The boy showed his mother. He looked into the mirror, scowled and said, "You're ugly" into the largest mirror.
"That is ugly," said the mother pointing into the mirror.
She grabbed the next smaller mirror and asked the boy to say it again. He did. "That is ugly," said the mother.
She grabbed the next smaller mirror, then the next, each time focussing the mirror on his mouth area as he said, "You're ugly." And she agreed it was ugly in the mirror.
When they got to the smallest mirror, and the boy said, "You're ugly," into it. "See mom? See how ugly it looks, even in the smallest mirror?"
"Does your mouth look the same way as it did 5 days ago, when you were looking for yourself?"
The boy lowered his head and reluctantly said, "No it didn't. I thought I was handsome. But everyone thinks I'm ugly."
"What has changed?" asked the mother.
The boy thought long and hard. "I don't know, Mom. Tell me."

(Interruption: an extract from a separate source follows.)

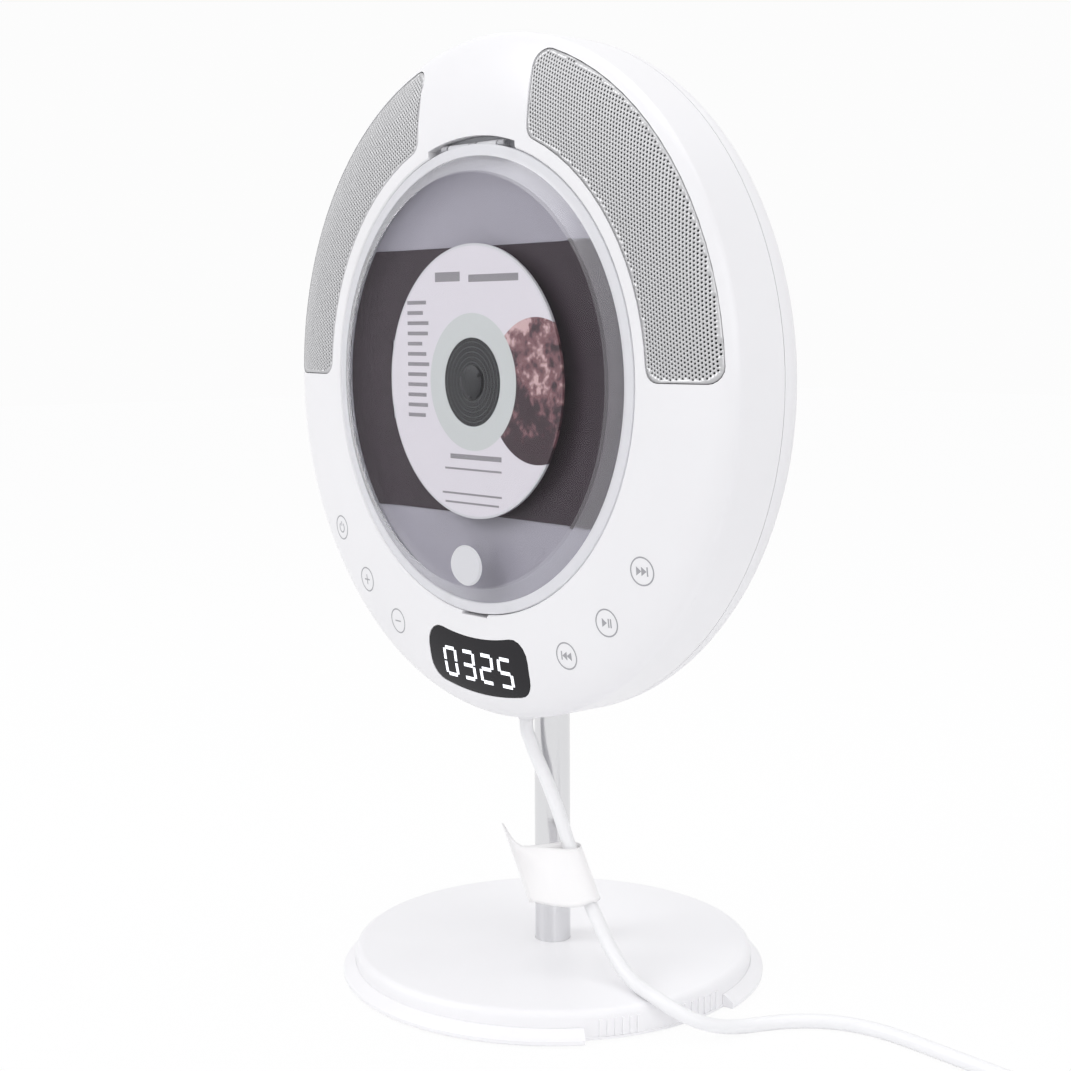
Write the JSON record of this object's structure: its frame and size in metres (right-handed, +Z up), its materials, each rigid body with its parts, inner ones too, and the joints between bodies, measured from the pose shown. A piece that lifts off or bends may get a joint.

"Those boys that teased you gave you something. They gave you Ugly."
"Gave me Ugly?" said the confused boy.
"Yes,' said the mother. "For it is impossible to say the word ugly without contorting one's mouth. You saw that in the mirrors, didn't you?"
The boy thought long and hard.
"Yes Mom. But what do I do now? Tomorrow they will call me ugly again."
"Take this smallest mirror with you to school tomorrow. Show them their mouth when they call you ugly. Show them they own the word ugly. Because a mirror this small can only show a part of us. And what you say into a mirror this small, is what is reflected back to the world around you."
"But the big mirror shows the truth of how ugly I am," said the boy.
The mother grabbed a hammer and smashed the big mirror. It broke into little tiny pieces. "What has changed now?" she asked. "A mirror is a mirror, big or small. It reflects what we put into it. Tomorrow you will give them back their ugly, for today you learned the words we use are like little pieces of a big mirror."